Feature Java ForkJoinPool Go Runtime
Abstraction Explicit API (RecursiveTask) Implicit in Language (go keyword)
Control Fine-grained (custom pools) Runtime managed (GOMAXPROCS)
State Shared memory (careful with mutation) Shared memory or Channels
Philosophy “Framework for parallelism” “Concurrency is built-in”

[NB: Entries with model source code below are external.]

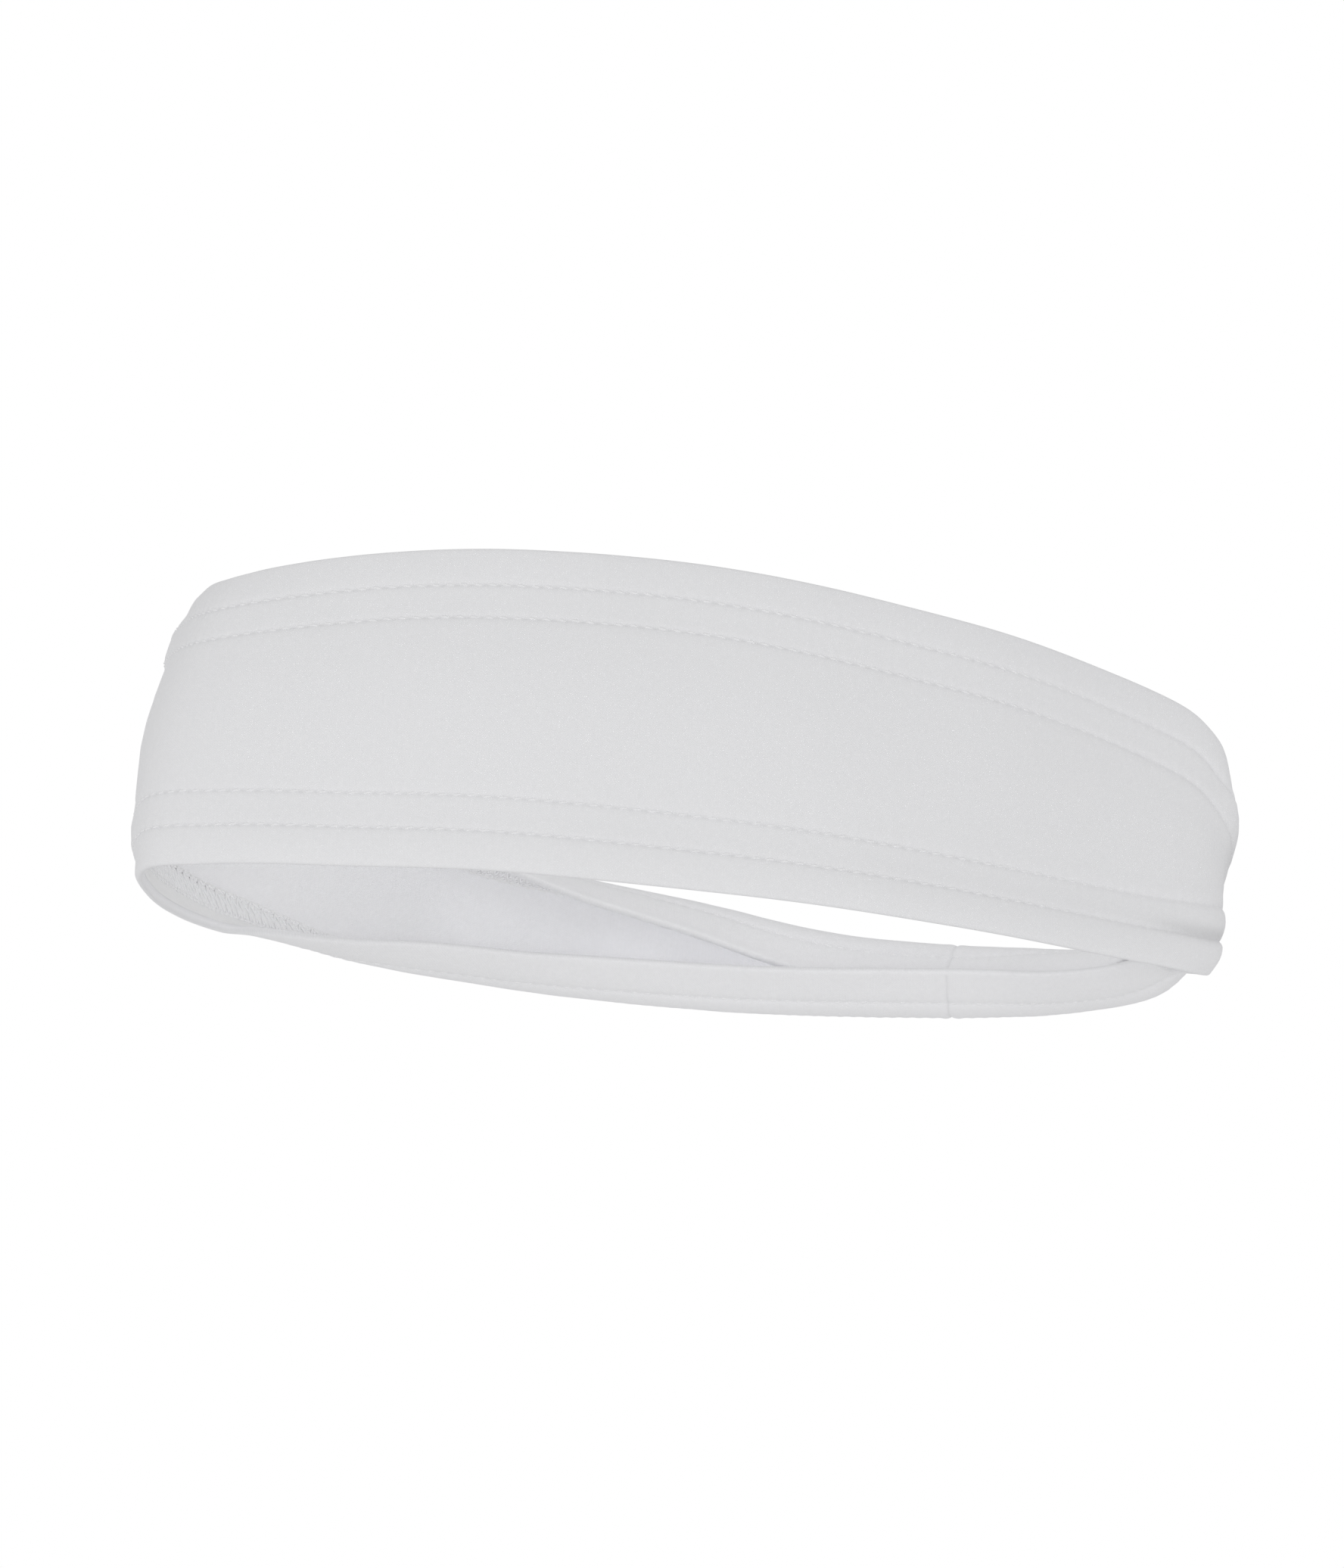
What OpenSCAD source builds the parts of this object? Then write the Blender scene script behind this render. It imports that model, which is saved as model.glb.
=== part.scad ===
// Pull-on sports headband in fine stretch knit.
// One strip of knit is closed into a loop by a seam at the centre back.
// Its top and bottom margins are turned to the inside, and each is held by a
// two-needle coverstitch: two needle threads on the face, one looper thread
// inside over the raw edge. The band stands relaxed on its lower rim, front
// towards -Y. At the back it is narrower and both hems curl to the inside.

/* [Loop] */
// Width of the loop at mid height, left to right
loop_w = 198; // [176:1:220]
// Depth of the loop at mid height, front to back
loop_d = 127; // [113:1:141]

/* [Knit band] */
// Height of the finished band at the front
front_h = 61; // [52:1:70]
// Height of the finished band at the centre back, uncurled
back_h = 42; // [40:1:60]
// Thickness of one layer of knit
knit_t = 0.9; // [0.6:0.1:1.2]
// Lean of the front wall towards the head at its top, in degrees
front_lean = 6; // [0:1:10]

/* [Back curl] */
// Angle through which the lower hem curls inwards at the back
lower_curl = 115; // [0:5:120]
// Angle through which the upper hem curls inwards at the back
upper_curl = 125; // [0:5:130]
// Height by which the lower rim lifts at the tight right bend
rim_lift = 3; // [0:0.5:4]

/* [Hems] */
// Distance from the folded edge to the outer needle row
edge_to_row = 7.3; // [6:0.1:8]
// Needle gauge of the coverstitch: distance between its two rows
gauge = 6.4; // [4.8:0.1:6.4]
// Length of the turn-under past the inner needle row
raw_edge = 0.7; // [0.5:0.1:1.5]

/* [Thread] */
// Diameter of the sewing thread
thread_d = 0.4; // [0.3:0.05:0.5]
// Thickness of the looper thread's chain
looper_t = 0.5; // [0.3:0.1:0.7]

/* [Back seam] */
// Width of each seam allowance
allowance_w = 6; // [4:0.5:8]
// Gap between the two allowances, which the seam thread fills
seam_gap = 0.8; // [0.8:0.1:1.2]

/* [Hidden] */

// Length of the turned-under margin
hem_len = edge_to_row + gauge + raw_edge;

// Stations round the loop, from the back seam past the left bend, the front
// and the right bend. Each row: plan x and y of the wall, share of the
// front's extra height, share of the lower curl, share of the upper curl,
// share of the front lean, share of the rim lift.
ST = [
    [ 55,  47, 0.05, 1.00, 1.00, 0.0, 0.0],
    [  8,  59, 0.35, 1.00, 1.00, 0.0, 0.0],
    [-34,  52, 0.40, 1.00, 0.90, 0.0, 0.0],
    [-67,  35, 0.60, 0.85, 0.75, 0.2, 0.0],
    [-90,  18, 0.85, 0.50, 0.45, 0.5, 0.0],
    [-99, -12, 0.90, 0.25, 0.22, 1.0, 0.0],
    [-93, -47, 0.80, 0.08, 0.15, 1.2, 0.0],
    [-68, -61, 0.90, 0.03, 0.10, 1.0, 0.0],
    [-20, -68, 1.00, 0.02, 0.08, 1.0, 0.0],
    [ 23, -58, 0.95, 0.02, 0.08, 1.0, 0.0],
    [ 60, -38, 0.80, 0.02, 0.08, 1.0, 0.0],
    [ 86, -19, 0.50, 0.04, 0.06, 0.7, 0.2],
    [ 97,  -8, 0.20, 0.20, 0.12, 0.5, 0.6],
    [ 96,   6, 0.05, 0.75, 0.50, 0.3, 1.0],
    [ 88,  20, 0.00, 0.95, 0.90, 0.0, 0.4],
    [ 75,  34, 0.00, 1.00, 1.00, 0.0, 0.0]];
NS = len(ST);
// Rings between two stations, and rings in all
SUB = 6;
RINGS = NS * SUB;
SX = loop_w / 198;
SY = loop_d / 127;

function row(i) = ST[(i % NS + NS) % NS];
// Closed Catmull-Rom curve through the stations; q counts stations
function at(q) = let (i = floor(q), t = q - i,
        a = row(i - 1), b = row(i), c = row(i + 1), d = row(i + 2))
    0.5 * (2 * b + (c - a) * t + (2 * a - 5 * b + 4 * c - d) * t * t
        + (3 * b - a - 3 * c + d) * t * t * t);
function clip(v, lo, hi) = min(max(v, lo), hi);
function ease(v) = let (w = clip(v, 0, 1)) w * w * (3 - 2 * w);

// Cross-section of the wall. t runs up the cloth from the lower fold; psi is
// the slope of the cloth from vertical, positive where it leans inwards.
function cloth_h(q) = back_h + (front_h - back_h) * clip(at(q)[2], 0, 1);
function psi(q, t) = let (r = at(q), h = cloth_h(q), lo = lower_curl * clip(r[3], 0, 1),
        hi = upper_curl * clip(r[4], 0, 1))
    front_lean * r[5] - lo * ease((0.52 * h - t) / (0.40 * h))
        + hi * ease((t - 0.48 * h) / (0.40 * h));
// Steps of the integration up the cloth
STEPS = 44;
function march(q) = let (h = cloth_h(q), d = h / STEPS)
    [for (i = 0, u = 0, z = 0; i <= STEPS; u = u + d * sin(psi(q, (i + 0.5) * d)),
        z = z + d * cos(psi(q, (i + 0.5) * d)), i = i + 1) [u, z]];
// Mid-height of the wall lies on the plan curve; the lowest point is on the rim
function path(q) = let (m = march(q), u0 = m[STEPS / 2][0], z0 = min([for (p = m) p[1]]))
    [for (p = m) [p[0] - u0, p[1] - z0 + rim_lift * clip(at(q)[6], 0, 1)]];
// Point at cloth length t and depth o behind the face; the rim rests flat
function lay(pth, q, t, o) = let (h = cloth_h(q), f = clip(t / h, 0, 1) * STEPS,
        i = min(floor(f), STEPS - 1), w = f - i,
        p = pth[i] * (1 - w) + pth[i + 1] * w, a = psi(q, t))
    [p[0] + o * cos(a), max(p[1] - o * sin(a), 0)];

// Plan position and inward direction
function plan(q) = let (r = at(q)) [r[0] * SX, r[1] * SY];
function inward(q) = let (d = plan(q + 0.01) - plan(q - 0.01), n = norm(d)) [-d[1] / n, d[0] / n];
function place(q, uz) = let (p = plan(q), n = inward(q))
    [p[0] + n[0] * uz[0] - X0, p[1] + n[1] * uz[0] - Y0, uz[1]];

// Box of the face, which sets the origin under its middle
FACE = [for (k = [0 : RINGS - 1]) let (q = k / SUB, p = plan(q), n = inward(q), pth = path(q))
    for (j = [0 : 4 : STEPS]) p + n * pth[j][0]];
X0 = (min([for (p = FACE) p[0]]) + max([for (p = FACE) p[0]])) / 2;
Y0 = (min([for (p = FACE) p[1]]) + max([for (p = FACE) p[1]])) / 2;

// Outline of one layer between cloth lengths t0 and t1 and depths o0 and o1
function layer(q, t0, t1, o0, o1, n) = let (pth = path(q)) concat(
    [for (j = [0 : n]) place(q, lay(pth, q, t0 + (t1 - t0) * j / n, o0))],
    [for (j = [n : -1 : 0]) place(q, lay(pth, q, t0 + (t1 - t0) * j / n, o1))]);
// Round thread lying at cloth length t, its centre at depth o
function strand(q, t, o, n) = let (pth = path(q))
    [for (j = [0 : n - 1]) let (a = -360 * j / n)
        place(q, lay(pth, q, t + thread_d / 2 * sin(a), o - thread_d / 2 * cos(a)))];

// Sweep of equal outlines, closed into a ring or capped at both ends
module skin(sections, ring) {
    m = len(sections);
    n = len(sections[0]);
    last = ring ? m - 1 : m - 2;
    pts = [for (s = sections) for (p = s) p];
    sides = [for (k = [0 : last]) for (j = [0 : n - 1])
        let (a = k * n + j, b = k * n + (j + 1) % n,
            c = ((k + 1) % m) * n + (j + 1) % n, d = ((k + 1) % m) * n + j)
        each [[a, b, c], [a, c, d]]];
    caps = ring ? [] : [for (e = [0, m - 1]) for (j = [0 : n / 2 - 2])
        let (a = e * n + j, b = a + 1, c = e * n + n - 2 - j, d = c + 1)
        each (e == 0 ? [[a, d, c], [a, c, b]] : [[a, b, c], [a, c, d]])];
    polyhedron(points = pts, faces = concat(sides, caps), convexity = 8);
}

// Whole ring of one layer; top = true measures t down from the upper fold
module layer_ring(t0, t1, o0, o1, n, top = false)
    skin([for (k = [0 : RINGS - 1]) let (q = k / SUB, h = cloth_h(q))
        top ? layer(q, h - t1, h - t0, o0, o1, n) : layer(q, t0, t1, o0, o1, n)], true);
module thread_ring(t, top = false)
    skin([for (k = [0 : RINGS - 1]) let (q = k / SUB)
        strand(q, top ? cloth_h(q) - t : t, -thread_d * 0.42, 4)], true);

module face_panel()
    color("gainsboro") skin([for (k = [0 : RINGS - 1]) let (q = k / SUB)
        layer(q, 0, cloth_h(q), 0, knit_t, 20)], true);
module top_hem_turn_under()
    color("whitesmoke") layer_ring(0, hem_len, knit_t, 2 * knit_t, 7, true);
module bottom_hem_turn_under()
    color("whitesmoke") layer_ring(0, hem_len, knit_t, 2 * knit_t, 7);
module top_hem_upper_needle_thread()
    color("white") thread_ring(edge_to_row, true);
module top_hem_lower_needle_thread()
    color("white") thread_ring(edge_to_row + gauge, true);
module top_hem_looper_thread()
    color("white") layer_ring(edge_to_row - 0.2, edge_to_row + gauge + 0.2,
        2 * knit_t, 2 * knit_t + looper_t, 2, true);
module bottom_hem_upper_needle_thread()
    color("white") thread_ring(edge_to_row + gauge);
module bottom_hem_lower_needle_thread()
    color("white") thread_ring(edge_to_row);
module bottom_hem_looper_thread()
    color("white") layer_ring(edge_to_row - 0.2, edge_to_row + gauge + 0.2,
        2 * knit_t, 2 * knit_t + looper_t, 2);

// Station steps per millimetre at the seam
QMM = 1 / norm(plan(0.02) - plan(-0.02)) * 0.04;
// The allowances lie flat on the inside between the two raw edges
module allowance(side)
    skin([for (k = side > 0 ? [0 : 4] : [4 : -1 : 0])
        let (q = side * (seam_gap / 2 + allowance_w * k / 4) * QMM, h = cloth_h(q))
        layer(q, hem_len + 0.3, h - hem_len - 0.3, knit_t, 2 * knit_t, 6)], false);
module seam_allowance_left()
    color("whitesmoke") allowance(1);
module seam_allowance_right()
    color("whitesmoke") allowance(-1);
module back_seam_thread()
    color("white") skin([for (k = [0 : 1]) let (q = (k - 0.5) * (seam_gap - 0.2) * QMM, h = cloth_h(q))
        layer(q, hem_len + 0.6, h - hem_len - 0.6, knit_t, knit_t + 0.5, 6)], false);

face_panel();
top_hem_turn_under();
bottom_hem_turn_under();
top_hem_upper_needle_thread();
top_hem_lower_needle_thread();
top_hem_looper_thread();
bottom_hem_upper_needle_thread();
bottom_hem_lower_needle_thread();
bottom_hem_looper_thread();
seam_allowance_left();
seam_allowance_right();
back_seam_thread();
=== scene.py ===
import math
import bpy
import numpy as np
from mathutils import Matrix, Vector


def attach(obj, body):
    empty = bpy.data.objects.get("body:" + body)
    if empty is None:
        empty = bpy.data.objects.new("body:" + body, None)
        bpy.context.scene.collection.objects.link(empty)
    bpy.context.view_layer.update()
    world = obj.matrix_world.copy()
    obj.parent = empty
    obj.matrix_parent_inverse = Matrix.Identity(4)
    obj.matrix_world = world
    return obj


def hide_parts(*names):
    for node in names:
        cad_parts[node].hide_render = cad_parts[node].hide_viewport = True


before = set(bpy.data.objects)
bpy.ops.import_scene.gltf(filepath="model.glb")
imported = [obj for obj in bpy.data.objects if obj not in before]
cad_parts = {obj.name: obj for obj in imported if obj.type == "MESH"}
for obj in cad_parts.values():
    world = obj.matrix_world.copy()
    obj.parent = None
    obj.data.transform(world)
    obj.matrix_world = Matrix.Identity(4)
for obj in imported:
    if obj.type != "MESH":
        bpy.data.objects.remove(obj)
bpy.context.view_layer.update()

scene = bpy.context.scene
MM = 0.001

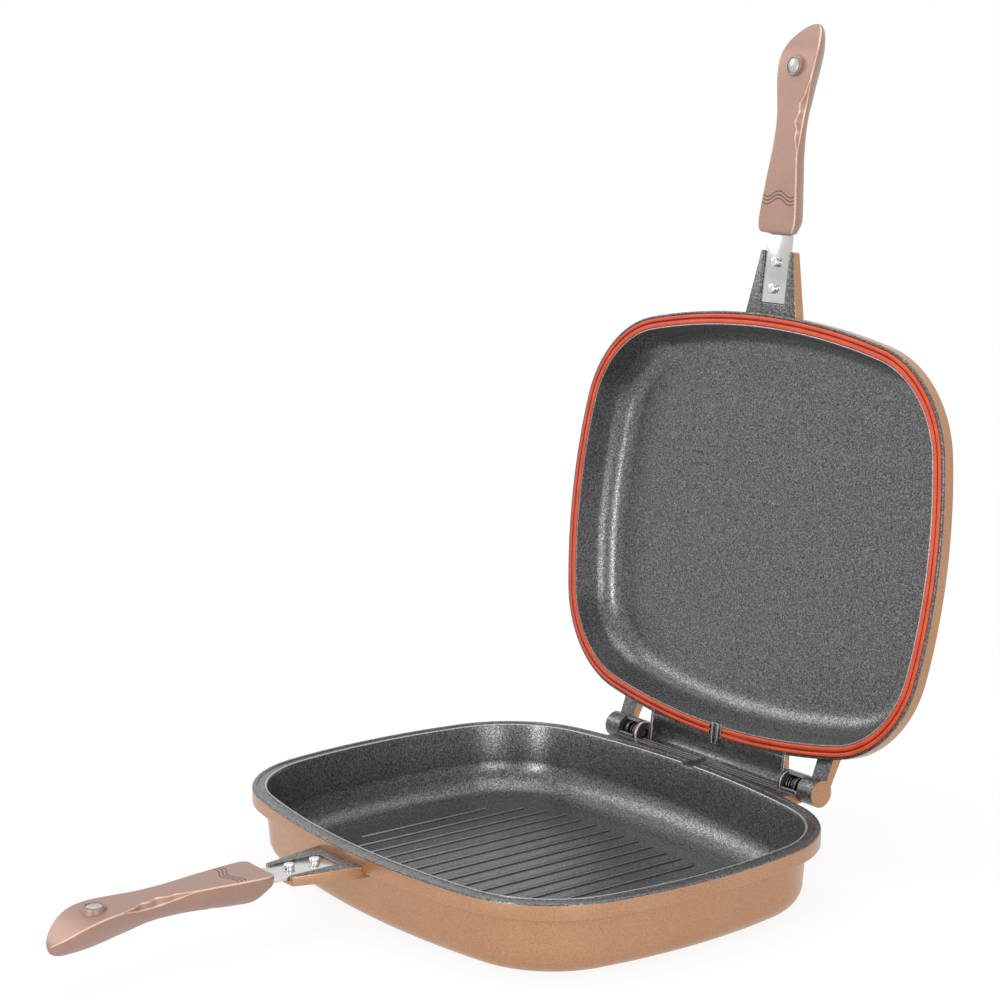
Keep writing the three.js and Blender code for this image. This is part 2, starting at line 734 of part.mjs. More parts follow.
// Places on the underside's curve, as shares of the turn from the top edge to the keel.
const gripTurnShares = [0, 0.14, 0.29, 0.44, 0.59, 0.74, 0.88];

// The top edge is rounded by its own radius, or cut to a sloping facet, down to the side.
function gripTopEdge(width, top, round, cut, sideStart) {
  const flat = [width - round - facetDepth * cut, top];
  const bulge = round * (Math.SQRT1_2 - 0.5) * (1 - cut);
  const middle = [(flat[0] + sideStart[0]) / 2 + bulge, (flat[1] + sideStart[1]) / 2 + bulge];
  return [flat, middle];
}

// One half of a section: the top edge, then the rounded side down towards the keel.
function gripHalfSection(width, top, bottom, fullness, cut) {
  const round = Math.min(gripEdgeRound, width / 3, (top - bottom) / 4);
  const power = 2 / fullness;
  const start = Math.asin(((round + facetHeight * cut) / (top - bottom)) ** (1 / power));
  const side = gripTurnShares.map((share) => {
    const angle = start + (Math.PI / 2 - start) * share;
    return [width * Math.cos(angle) ** power, top + (bottom - top) * Math.sin(angle) ** power];
  });
  return [...gripTopEdge(width, top, round, cut, side[0]), ...side];
}

// The thumb facet lies on one side only; facetSide is the sign of its x.
function gripSection(width, top, bottom, fullness, cut, facetSide) {
  const [right, left] = facetSide > 0 ? [cut, 0] : [0, cut];
  const rightHalf = gripHalfSection(width, top, bottom, fullness, right);
  const leftHalf = gripHalfSection(width, top, bottom, fullness, left);
  return [[0, top], ...rightHalf, [0, bottom], ...leftHalf.reverse().map(([x, z]) => [-x, z])];
}

function gripBody(facetSide) {
  const positions = [];
  const sections = gripPlaceShares.map((share, index) => {
    const top = -gripDrop - gripThickness * gripTopShares[index];
    const bottom = -gripDrop - gripThickness * gripBottomShares[index];
    const width = gripHalfWidth * gripWidthShares[index];
    return {
      y: gripNearY - gripLength * share,
      points: gripSection(width, top, bottom, gripFullness[index], facetCutShares[index], facetSide),
      middle: (top + bottom) / 2,
    };
  });
  const count = sections[0].points.length;
  for (const { y, points } of sections) points.forEach(([x, z]) => positions.push(x, y, z));
  const indices = [];
  for (let row = 0; row < sections.length - 1; row += 1) {
    for (let side = 0; side < count; side += 1) {
      const here = row * count + side;
      const next = row * count + (side + 1) % count;
      indices.push(here, here + count, next + count, here, next + count, next);
    }
  }
  for (const [row, facesPan] of [[0, true], [sections.length - 1, false]]) {
    const centre = positions.length / 3;
    positions.push(0, sections[row].y, sections[row].middle);
    for (let side = 0; side < count; side += 1) {
      const here = row * count + side;
      const next = row * count + (side + 1) % count;
      indices.push(centre, facesPan ? here : next, facesPan ? next : here);
    }
  }
  const geometry = new THREE.BufferGeometry();
  geometry.setAttribute('position', new THREE.Float32BufferAttribute(positions, 3));
  geometry.setIndex(indices);
  return solid(geometry);
}

function grip(facetSide) {
  const bossTop = -magnetBelowRim - fitGap;
  const bossRadius = pocketRadius + bossWall;
  const boss = turnedAlongZ([
    [0, bossTop - bossSide],
    [bossRadius + bossWall, bossTop - bossSide],
    [bossRadius, bossTop - fitGap],
    [bossRadius - fitGap, bossTop],
    [0, bossTop],
  ], 24, 0, magnetY);
  let shape = gripBody(facetSide).add(boss);
  shape = shape.subtract(rodAlongZ(pocketRadius, pocketFloorZ, cutOverrun, 24, 0, magnetY));
  const half = tangWidth / 2 + fitGap;
  const neckHalf = tangNeckWidth / 2 + fitGap;
  const slot = prismAlongZ([
    [-half, gripNearY + cutOverrun],
    [-half, gripNearY - fitGap],
    [-neckHalf, gripNearY - tangTaper - fitGap],
    [-neckHalf, tangTipY - fitGap],
    [neckHalf, tangTipY - fitGap],
    [neckHalf, gripNearY - tangTaper - fitGap],
    [half, gripNearY - fitGap],
    [half, gripNearY + cutOverrun],
  ], tangBottom - fitGap, tangTop + fitGap);
  shape = shape.subtract(slot);
  const gripBottom = -gripDrop - gripThickness * Math.max(...gripBottomShares);
  shape = shape.subtract(rodAlongZ(screwRadius + fitGap, gripBottom, -gripDrop - gripSkin, 16, 0, screwY));
  const headTop = screwHeadBottom() + screwHeadHeight + fitGap;
  return shape.subtract(rodAlongZ(screwHeadRadius + fitGap, gripBottom, headTop, 20, 0, screwY));
}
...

[!NOTE] In Go, the runtime scheduler is a work-stealing scheduler. When a generic goroutine (P) runs out of work, it attempts to steal goroutines from other Ps, exactly like Java’s ForkJoinPool.

5. When to Use Fork/Join?

  1. Recursive Problems: Matrix multiplication, sorting, tree traversal.
  2. Processor Intensive: Tasks that are CPU-bound, not IO-bound.
  3. Independent Subtasks: Tasks should not block waiting for each other (except at the join point).

6. Summary

The Fork/Join framework provides a structured way to parallelize recursive algorithms. By using Work-Stealing, it ensures that all CPU cores remain busy even if task sizes are uneven. While Java requires explicit setup, Go’s runtime handles similar scheduling dynamics automatically for all goroutines.